In the end, Suppes said it wasn’t an easy decision. There are people who live next to the intended location.

“You got to feel for these neighbors out there,” said Suppes. “When they bought their property, they didn’t plan on living next to a solar farm. They planned on operating next to a cattle farm or a hay field. This isn’t what they envisioned, you know, some of these people, this is their retirement home, their dream home, and now they’re going to be next to a solar farm.”

At this point Suppes said there is no timeline for when the project construction will start or when it’s expected to be finished. He did say though the county has a bit of a fail-safe should anything go wrong.

“There is there’s $4.4 million in decommissioning bonding on this project,” said Suppes. “So, if something goes wrong, D.M.E.A. or Guzman don’t follow through with their agreement, as per the development agreement, the county can go in and then pull the application, pull on the bond and decommission the site.”

A decommission bond is geared toward taking the burden from landowners and taxpayers and instead puts the responsibility for decommissioning onto the project’s owner.

Although he acknowledges not everyone is onboard with the farm, Suppes believes it will be a good thing for Delta County.

“I’ve learned more about solar than I ever wanted to know,” said Suppes. “Everybody’s done their homework, and everybody’s done a really good job to make sure that this is going to be a good project for Delta County.”

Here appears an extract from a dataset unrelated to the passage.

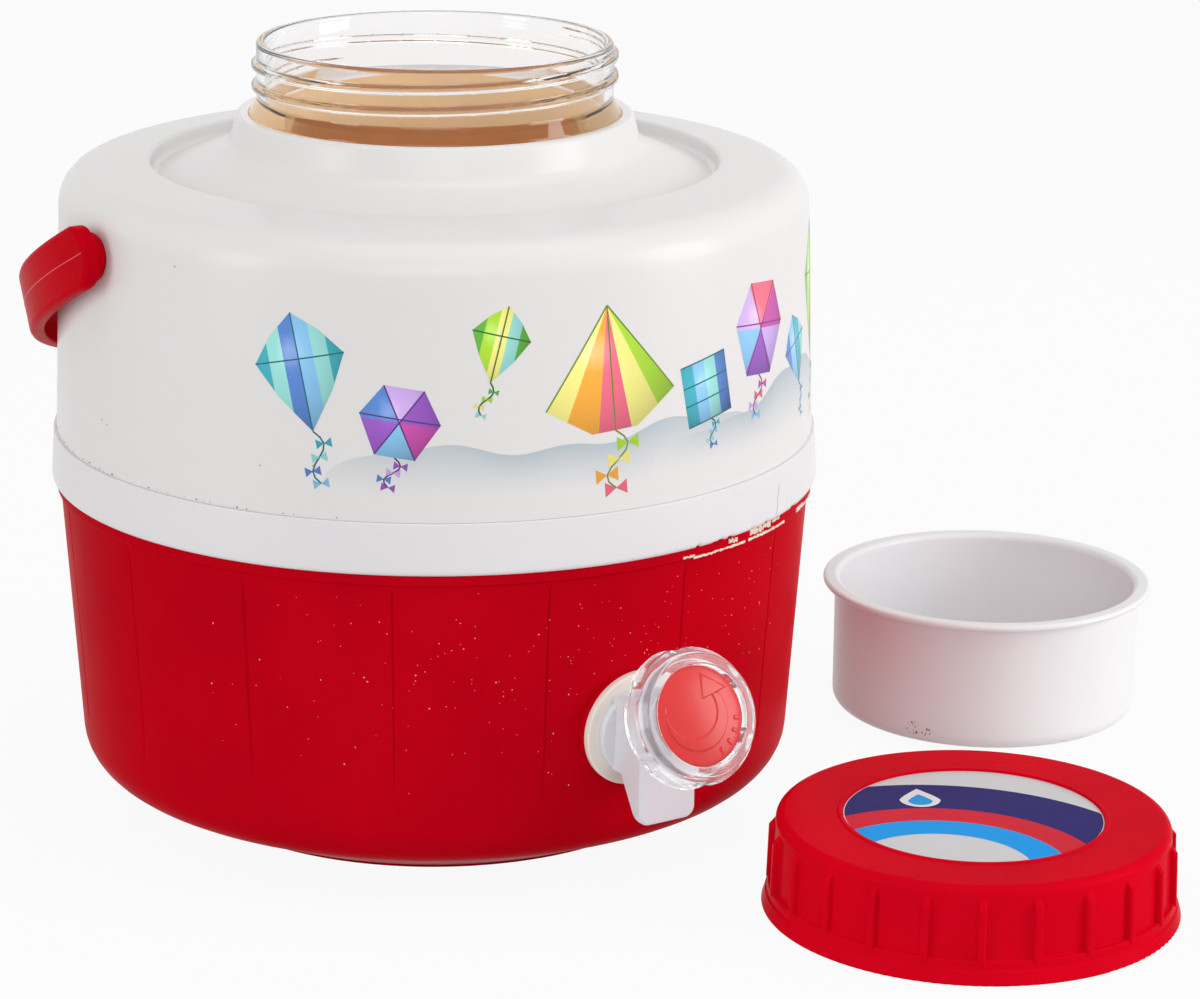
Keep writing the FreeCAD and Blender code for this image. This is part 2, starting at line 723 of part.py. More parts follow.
def make_stem():
    foot = SEAT_AT + SEAL_T
    web = insert_floor - KNOB_WEB
    groove = RING_THICK_R * 2
    shaft = spun([
        (0, foot),
        (stem_foot_r, foot, 0.3),
        (stem_foot_r, foot + STEM_FOOT, 0.3),
        (stem_r, foot + STEM_FOOT),
        (stem_r, ring_at - groove / 2 - 0.1),
        (stem_r - groove + 0.3, ring_at - groove / 2 - 0.1),
        (stem_r - groove + 0.3, ring_at + groove / 2 + 0.1),
        (stem_r, ring_at + groove / 2 + 0.1),
        (stem_r, web - RUN_GAP, 0.4),
        (STEM_NOSE_R, web - RUN_GAP),
        (STEM_NOSE_R, insert_floor - MOVE_GAP),
        (0, insert_floor - MOVE_GAP),
    ])
    screw_hole = Part.makeCylinder(SCREW_R + FIT_GAP, SCREW_LENGTH + 1.0,
                                   V(0, 0, insert_floor - SCREW_LENGTH - 1.0))
    return on_valve(single(shaft.cut(screw_hole)))


def make_ring():
    middle = BARREL_BORE - RING_THICK_R - 0.05
    ring = Part.makeTorus(middle, RING_THICK_R - 0.05, V(0, 0, ring_at))
    return on_valve(ring)


def make_knob():
    bore = barrel_r + RUN_GAP
    sleeve = bore + KNOB_SLEEVE
    web = insert_floor - KNOB_WEB
    solid = spun([
        (0, knob_back),
        (KNOB_R, knob_back, 1.0),
        (KNOB_R - 0.5, knob_front - KNOB_SHOULDER, 2.0),
        (knob_lip_r, knob_front, 0.7),
        (insert_r + 0.4, knob_front, 0.4),
        (insert_r + FIT_GAP, insert_floor),
        (0, insert_floor),
    ])
    for i in range(KNOB_FLUTES):
        angle = math.radians(360 * (i + 0.5) / KNOB_FLUTES)
        away = KNOB_R + FLUTE_R - FLUTE_DEPTH
        centre = V(away * math.cos(angle), away * math.sin(angle), knob_back - 1)
        solid = solid.cut(Part.makeCylinder(FLUTE_R, knob_front, centre))
    ditch = spun([
        (sleeve, knob_back),
        (KNOB_R - FLUTE_DEPTH - KNOB_WALL, knob_back),
        (KNOB_R - FLUTE_DEPTH - KNOB_WALL - 0.6, web, 1.0),
        (sleeve, web, 0.6),
    ])
    solid = solid.cut(ditch)
    solid = solid.cut(Part.makeCylinder(bore, web - knob_back, V(0, 0, knob_back)))
    solid = solid.cut(Part.makeCylinder(STEM_NOSE_R + RUN_GAP, KNOB_WEB, V(0, 0, web)))
    return on_valve(single(solid))


def make_screw():
    head = Part.makeCylinder(screw_head_r, SCREW_HEAD, V(0, 0, insert_floor))
    head = head.makeFillet(0.6, [head.Edges[0]])
    shank = Part.makeCylinder(SCREW_R, SCREW_LENGTH + SCREW_HEAD / 2,
                              V(0, 0, insert_floor - SCREW_LENGTH))
    cross = Part.makeBox(4.0, 0.9, 1.0, V(-2.0, -0.45, insert_floor + SCREW_HEAD - 0.9))
    other = Part.makeBox(0.9, 4.0, 1.0, V(-0.45, -2.0, insert_floor + SCREW_HEAD - 0.9))
    body = head.fuse(shank).cut(cross).cut(other)
    return on_valve(single(body))


def make_insert():
    crown = insert_edge + INSERT_DOME
    hollow = insert_edge + 0.5
    profile = [
        (0, hollow),
        (screw_head_r + 1.2, hollow, 0.3),
        (screw_head_r + 1.2, insert_floor),
        (insert_r, insert_floor),
        (insert_r, insert_edge, 0.3),
        (insert_r * 0.6, crown - 0.45, 12.0),
        (0, crown),
    ]
    return on_valve(spun(profile))


def make_cap_shell():
    top_r = cap_wall_top_r
    body = spun([
        (0, 0),
        (cap_hem_r, 0, 0.6),
        (cap_step_r + 0.5, CAP_HEM, 0.5),
        (cap_step_r, CAP_HEM + 0.4, 0.3),
        (cap_step_r - 0.2, cap_step, 0.7),
        (cap_wall_low_r, cap_step, 0.5),
        (top_r, CAP_H, CAP_ROUND),
        (label_rim_r, CAP_H, 0.3),
        (label_rim_r - 0.3, CAP_H + LABEL_RIM, 0.15),
        (LABEL_R + 0.3, CAP_H + LABEL_RIM, 0.15),
        (LABEL_R + FIT_GAP, CAP_H - LABEL_SUNK),
        (0, CAP_H - LABEL_SUNK),
    ])
    rib_r = cap_wall_low_r + RIB_OUT
    side = [
        V(cap_bore + 1.0, 0, cap_step - 1.0),
        V(rib_r, 0, cap_step - 1.0),
        V(rib_r - 0.5, 0, rib_top - 2.4),
        V(cap_wall_top_r, 0, rib_top),
        V(cap_bore + 1.0, 0, rib_top),
    ]
    blade = Part.Face(Part.makePolygon(side + [side[0]])).extrude(V(0, RIB_W, 0))
    blade.translate(V(0, -RIB_W / 2, 0))
    crests = []
    for edge in blade.Edges:
        box = edge.BoundBox
        along = box.YLength < 0.01 and box.Center.x > cap_wall_top_r
        if along and box.ZLength > 1.0:
            crests.append(edge)
    blade = blade.makeFillet(0.7, crests)
    ribs = []
    for i in range(CAP_RIBS):
        rib = blade.copy()
        rib.rotate(TOP, Z_AXIS, 360 * i / CAP_RIBS)
        ribs.append(rib)
    body = body.fuse(ribs)
    ledge = cap_plate_low + CAP_PLATE_T
    ceiling = CAP_H - LABEL_SUNK - CAP_TOP_T
    room = spun([
        (0, 0),
        (cap_bore + 0.8, 0),
        (cap_bore, 1.0),
        (cap_bore, ledge, 0.3),
        (cap_ledge_r, ledge),
        (cap_ledge_r - 0.4, ceiling, 1.0),
        (0, ceiling),
    ])
    body = body.cut(room)
    return at_cap(single(body))


def at_cap(shape):
    shape.translate(V(cap_x, cap_y, 0))
    return shape


def make_cap_foam():
    low = cap_plate_low + CAP_PLATE_T
    high = CAP_H - LABEL_SUNK - CAP_TOP_T
    disc = spun([
        (0, low),
        (cap_ledge_r - FIT_GAP, low),
        (cap_ledge_r - 0.5, high, 1.0),
        (0, high),
    ])
    return at_cap(disc)


def make_cap_plate():
    low = cap_plate_low
    high = low + CAP_PLATE_T
    ring = SEAL_RING_T - 0.9
    plate = spun([
        (0, low),
        (seal_ring_in - FIT_GAP, low),
        (seal_ring_in - FIT_GAP, low + ring),
        (seal_ring_out + FIT_GAP, low + ring),
        (seal_ring_out + FIT_GAP, low),
        (cap_bore - FIT_GAP, low, 0.3),
        (cap_bore - FIT_GAP, high),
        (0, high),
    ])
    hub = Part.makeCylinder(9.0, 0.6, V(0, 0, low - 0.6))
    return at_cap(single(plate.fuse(hub)))


def make_cap_gasket():
    high = cap_plate_low + SEAL_RING_T - 0.9
    low = high - SEAL_RING_T
    return at_cap(spun([
        (seal_ring_in, low, 0.5),
        (seal_ring_out, low, 0.5),
        (seal_ring_out, high),
        (seal_ring_in, high),
    ]))


def make_label():
    return at_cap(Part.makeCylinder(LABEL_R, LABEL_T, V(0, 0, CAP_H - LABEL_SUNK)))


def make_cup():
    rim_low = CUP_H - CUP_RIM_T
    cup = spun([
        (0, CUP_BOTTOM_RECESS),
        (cup_foot_r - CUP_HEEL, CUP_BOTTOM_RECESS, 0.6),
        (cup_foot_r - CUP_HEEL + 1.0, 0, 0.4),
        (cup_r - 0.1, 0, CUP_HEEL),
        (cup_r, rim_low, 0.6),
        (cup_rim_r, rim_low + 0.3, 0.9),
        (cup_rim_r, CUP_H, 1.1),
        (cup_r - CUP_WALL, CUP_H, 1.8),
        (cup_r - CUP_WALL, CUP_WALL + CUP_BOTTOM_RECESS, CUP_HEEL - CUP_WALL),
        (0, CUP_WALL + CUP_BOTTOM_RECESS),
    ])
    cup.translate(V(cup_x, cup_y, 0))
    return cup


def make_foam():
    room = Part.Face(rounded_wire(cavity)).makeOffset2D(-FIT_GAP)
    vessel = Part.Face(rounded_wire(vessel_outside)).makeOffset2D(FIT_GAP)
    foam = spun_face(room.cut(vessel))
    foam = foam.common(Part.makeCylinder(2 * band_low_r, collar_top - WALL - FIT_GAP))
    for side in (-1, 1):
        start = V(side * (socket_in - FIT_GAP), 0, pivot_z)
        foam = foam.cut(rod(start, V(side, 0, 0), handle_half, socket_r + FIT_GAP))
    shank = on_mount(Part.makeCylinder(SHANK_R + FIT_GAP, 3 * gasket_r), -3 * gasket_r + 5)
    return single(foam.cut(shank))


upper_shell = make_upper_shell()
lower_shell = make_lower_shell()
vessel, vessel_pad = make_vessel()
pieces = {
    "upper_shell": upper_shell,
    "waist_band": make_waist_band(),
    "lower_shell": lower_shell,
    "foam_insulation": make_foam(),
    "foam_port_plug": make_plug(),
    "inner_vessel": vessel,
    "pivot_socket_left": make_socket(-1),
    "pivot_socket_right": make_socket(1),
    "handle": make_handle(),
    "tap_body": make_tap_body(),
    "tap_gasket": make_gasket(),
    "tap_inner_washer": make_inner_washer(),
    "tap_nut": make_nut(),
    "tap_stem": make_stem(),
    "stem_o_ring": make_ring(),
    "valve_seal": make_seal(),
    "tap_knob": make_knob(),
    "knob_screw": make_screw(),
    "knob_insert": make_insert(),
    "cap_shell": make_cap_shell(),
    "cap_foam_disc": make_cap_foam(),
    "cap_inner_plate": make_cap_plate(),
    "cap_gasket": make_cap_gasket(),
    "cap_label": make_label(),
    "cup": make_cup(),
}

for name, shape in pieces.items():
    box = shape.BoundBox
    print(name, shape.isValid(), len(shape.Solids), round(shape.Volume),
          [round(v, 1) for v in (box.XMin, box.XMax, box.YMin, box.YMax, box.ZMin, box.ZMax)])
    shape.exportStep("parts/" + name + ".step")
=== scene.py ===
import bmesh
import bpy
import math
import random
from mathutils import Matrix, Vector, geometry


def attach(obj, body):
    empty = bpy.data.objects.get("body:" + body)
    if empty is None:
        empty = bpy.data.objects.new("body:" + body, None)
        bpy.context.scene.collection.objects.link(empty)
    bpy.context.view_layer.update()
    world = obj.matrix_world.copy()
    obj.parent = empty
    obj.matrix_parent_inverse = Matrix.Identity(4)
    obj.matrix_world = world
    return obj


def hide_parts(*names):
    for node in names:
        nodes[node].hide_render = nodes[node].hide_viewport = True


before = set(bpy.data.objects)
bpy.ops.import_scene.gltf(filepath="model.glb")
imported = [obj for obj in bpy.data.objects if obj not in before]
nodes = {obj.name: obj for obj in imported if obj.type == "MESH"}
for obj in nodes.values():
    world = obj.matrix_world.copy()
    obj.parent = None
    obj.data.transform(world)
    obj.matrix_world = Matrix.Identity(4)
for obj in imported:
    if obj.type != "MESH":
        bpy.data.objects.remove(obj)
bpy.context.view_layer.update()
MM = 0.001

# The photograph's camera. Positions are in millimetres in the row frame.
PHOTO_W = 1200
FOCAL_PX = 4000
SENSOR_MM = 36.0
CAM_DISTANCE = 1185.6       # level distance from the jug's axis
CAM_HEIGHT = 438.4
CAM_ROUND = -30.62          # degrees round the axis from the tap, to the photograph's left
CAM_PITCH = 16.29
CAM_YAW = 2.45
CAM_ROLL = 0.63

# Shapes shared with the CAD, in millimetres
SHELL_LOW = 118.7
SHELL_LOW_R = 115.2
SHELL_EDGE = 118.36         # the skin comes down nearer to the band than the solid
SHOULDER_Z = 196.9
SHOULDER_R = 112.5
HEEL_R = 108.7
HEEL_Z = 15.3
TUB_TOP_R = 114.4
TUB_TOP_Z = 99.4
LIP_R = 115.5
LIP_LOW = 100.1
BAND_LOW = 103.0
BAND_TOP = 118.3
BAND_LOW_R = 117.0
BAND_TOP_R = 116.1
SEAM_R = 113.5
NECK_R = 53.4
NECK_BORE = 50.9
NECK_TOP = 234.9
TAP_Z = 52.0
SHANK_HOLE_R = 8.3
PAD_R = 17.2
PIVOT_Z = 181.5
STUB_HOLE_R = 5.87
PLUG_Y = 46.0
PLUG_HOLE_R = 9.05
HANDLE_HALF = 121.4
HANDLE_REACH = 134.63
HANDLE_POWER = 2.16
HANDLE_SLOPE = 24.49
VALVE = Vector((0.0, -114.38, 51.784))
VALVE_TILT = 22.75
INSERT_R = 14.3
INSERT_EDGE = 33.6
INSERT_FLOOR = 32.4
CAP = Vector((79.22, -170.95, 0.0))
CUP = Vector((194.0, -30.0, 0.0))
CUP_R = 49.9
CUP_HEEL = 4.6
VESSEL_R = 91.5             # at its floor
VESSEL_TOP_R = 96.0         # at its shoulder
VESSEL_FLOOR = 19.0
VESSEL_WALL = 2.2
INNER_PAD_R = 15.0          # the flat that the tap's inner washer sits on
INNER_PAD_T = 2.4
LABEL_Z = 27.1
LABEL_T = 0.3

# Details that only the dressing has
THREAD_LEAD = 6.4
THREAD_H = 1.5
THREAD_HALF = 1.4           # half its width at the root
THREAD_FIRST = -150.0       # degrees round from the camera's side
THREAD_LAST = 495.0
THREAD_Z = 221.3            # height of its middle at -90 degrees
THREAD_LOW = 217.5          # it stays between these heights
THREAD_HIGH = 233.6
THREAD_ROW = 0.2            # spacing of the mesh's rows near it
PANELS = 16                 # the tub's panels, with a groove between each two
GROOVE_FIRST = -14.3        # degrees to the first groove
GROOVE_DEPTH = 0.5
GROOVE_HALF = 0.5           # half its width
GROOVE_LOW = 30.0
GROOVE_HIGH = 99.0
INK_LIFT = 0.008            # height of the lowest ink above its surface
PRINT_R = 114.0             # radius at which the print's flat drawing is true to length
# strength of the painted light that the foam gives off
FOAM_PAINTED_LIGHT = 0.27
WORLD_LEVEL = 0.46
FLOOR_WHITE = 0.93          # share of plain white in the floor; the rest keeps the shadows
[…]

As for the power that’s generated, Guzman Energy owns and produces the power. As the owner, they will sell the produced power to customers such as the Delta-Montrose Electric Association. D.M.E.A. said it will purchase enough power to increase its locally generated power by up to 15 to 20%. D.M.E.A. also has local hydro generation. Between the solar energy and the hydro energy, D.M.E.A. expects to have enough locally produced energy for roughly 7,000 to 10,000 homes. When asked how much D.M.E.A. will pay for the solar energy, Becky Mashburn, the Member Relations Manager, said the price is confidential information, but it will be a competitive price and it is locked in for life as per the agreement with Guzman Energy.